[Task objective]: Restate, word for word, all of the material shown below.

[Data lines]:
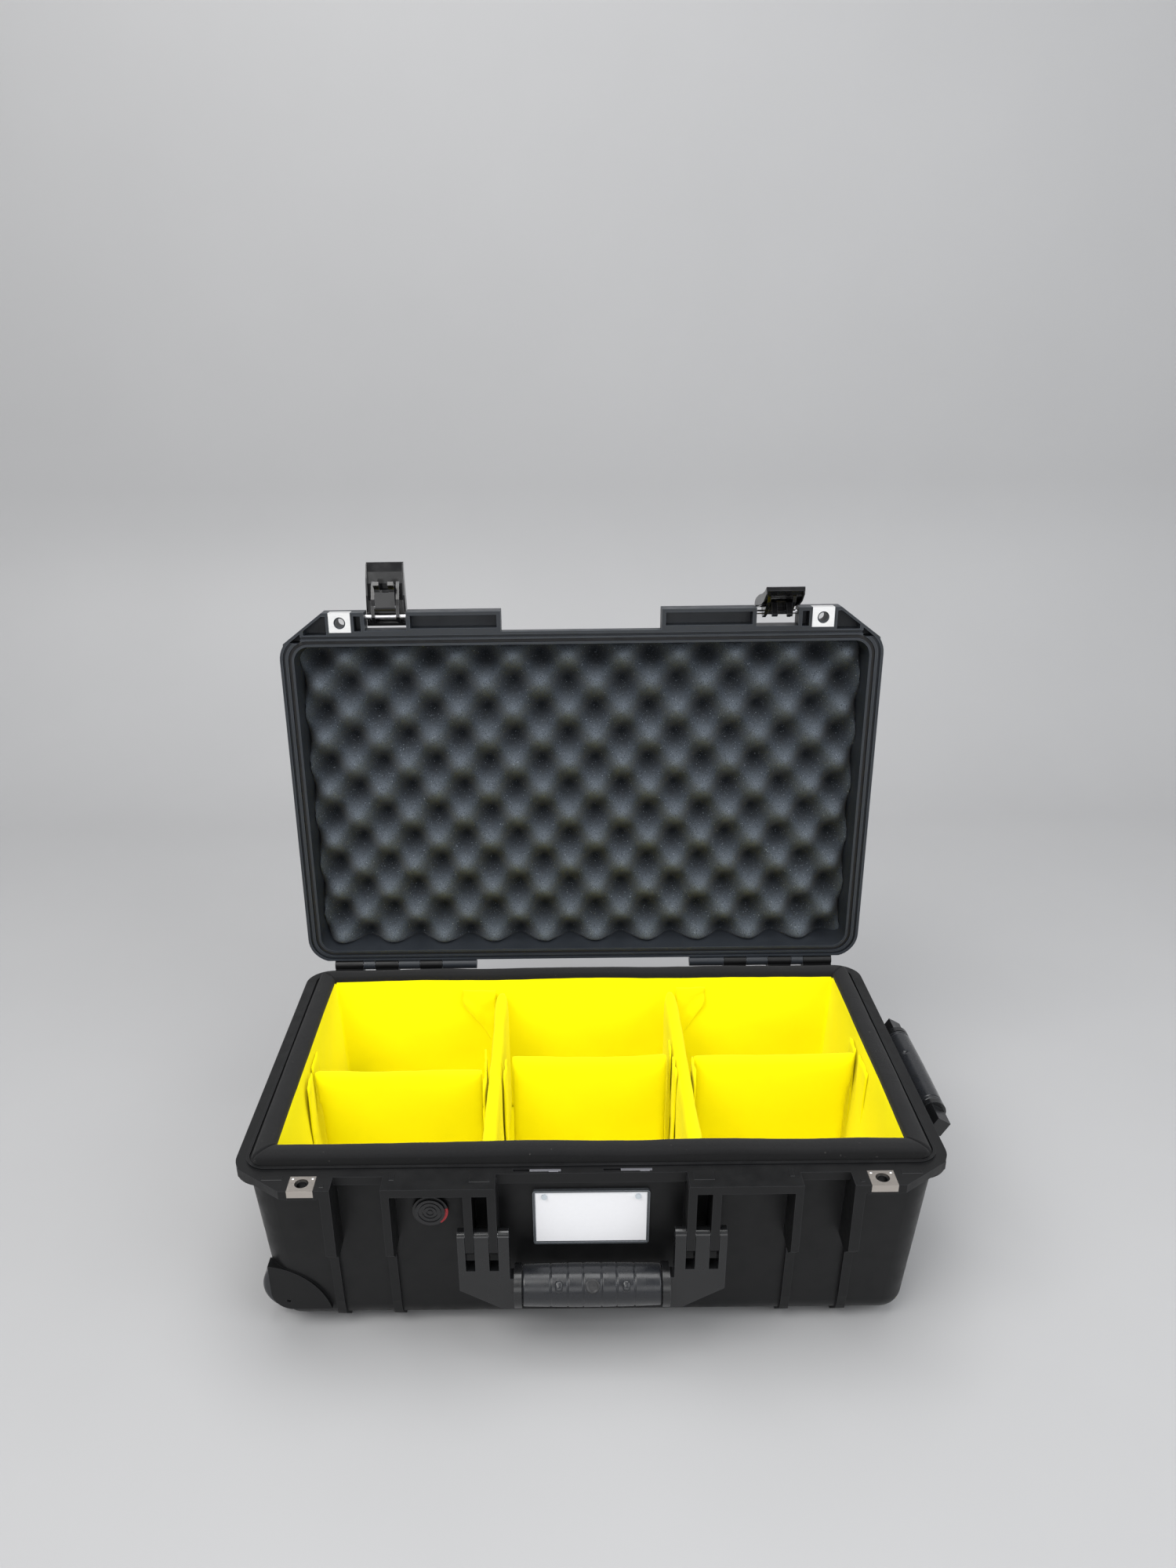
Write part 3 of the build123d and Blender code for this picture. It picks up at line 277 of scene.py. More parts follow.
CASE = plastic("case_plastic", (0.0045, 0.0046, 0.0050), 0.42, edge=5.5, shine=0.30)
LID = plastic("lid_plastic", (0.020, 0.0235, 0.029), 0.42, edge=3.4, shine=0.4)
FITTING = plastic("fitting_plastic", (0.009, 0.009, 0.010), 0.36)
HANDLE = plastic("handle_plastic", (0.0085, 0.0088, 0.0095), 0.22, grain=0.06, edge=4.2)
LATCH = plastic("latch_plastic", (0.0045, 0.0045, 0.0050), 0.13, grain=0.02, edge=11.0)
BUTTON = plastic("button_plastic", (0.08, 0.08, 0.09), 0.5)
WHEEL = plastic("wheel_plastic", (0.025, 0.025, 0.027), 0.45)
TYRE = rubber("wheel_rubber", (0.017, 0.018, 0.022), 0.5)
GRIP = rubber("grip_rubber", (0.008, 0.009, 0.0115), 0.3, 0.12)
SEAL = rubber("seal_rubber", (0.006, 0.006, 0.007), 0.6)
NICKEL = metal("nickel_plate", (0.50, 0.46, 0.42), 0.34)
BRIGHT = metal("bright_plate", (0.96, 0.96, 0.96), 0.42, edge=1.04)
STEEL = metal("steel_pin", (0.6, 0.6, 0.62), 0.25)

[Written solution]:
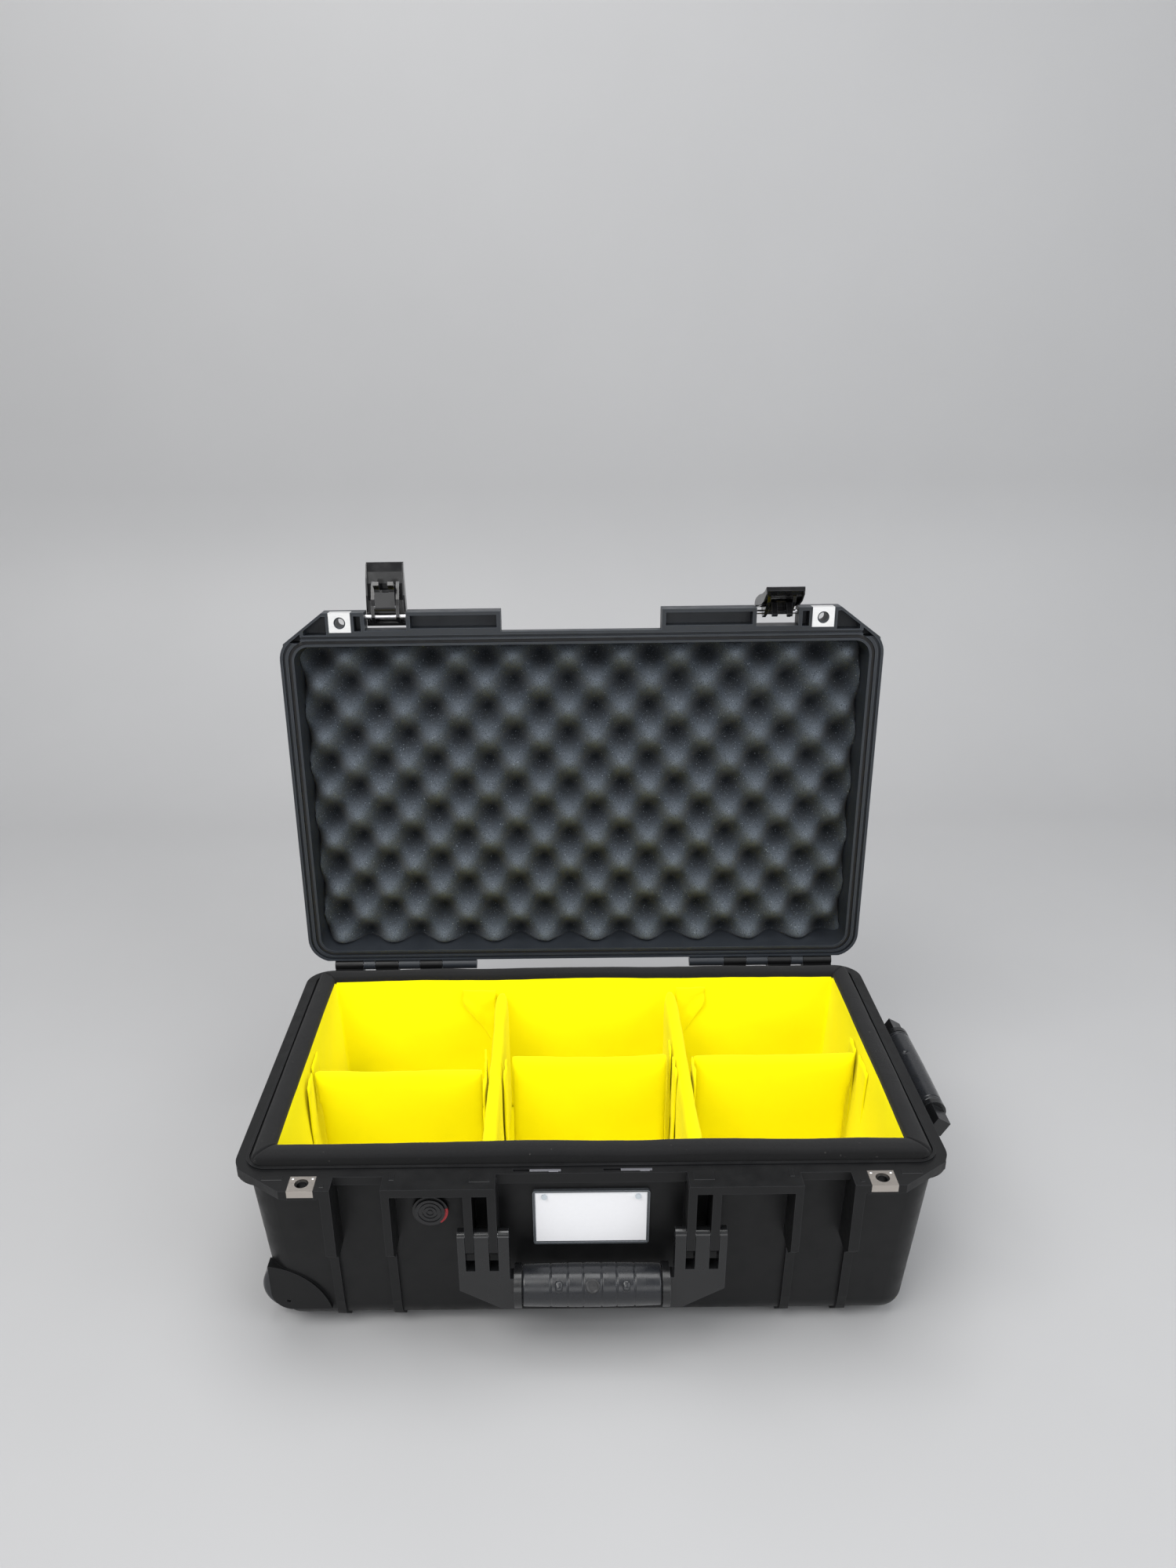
Write part 3 of the build123d and Blender code for this picture. It picks up at line 277 of scene.py. More parts follow.
CASE = plastic("case_plastic", (0.0045, 0.0046, 0.0050), 0.42, edge=5.5, shine=0.30)
LID = plastic("lid_plastic", (0.020, 0.0235, 0.029), 0.42, edge=3.4, shine=0.4)
FITTING = plastic("fitting_plastic", (0.009, 0.009, 0.010), 0.36)
HANDLE = plastic("handle_plastic", (0.0085, 0.0088, 0.0095), 0.22, grain=0.06, edge=4.2)
LATCH = plastic("latch_plastic", (0.0045, 0.0045, 0.0050), 0.13, grain=0.02, edge=11.0)
BUTTON = plastic("button_plastic", (0.08, 0.08, 0.09), 0.5)
WHEEL = plastic("wheel_plastic", (0.025, 0.025, 0.027), 0.45)
TYRE = rubber("wheel_rubber", (0.017, 0.018, 0.022), 0.5)
GRIP = rubber("grip_rubber", (0.008, 0.009, 0.0115), 0.3, 0.12)
SEAL = rubber("seal_rubber", (0.006, 0.006, 0.007), 0.6)
NICKEL = metal("nickel_plate", (0.50, 0.46, 0.42), 0.34)
BRIGHT = metal("bright_plate", (0.96, 0.96, 0.96), 0.42, edge=1.04)
STEEL = metal("steel_pin", (0.6, 0.6, 0.62), 0.25)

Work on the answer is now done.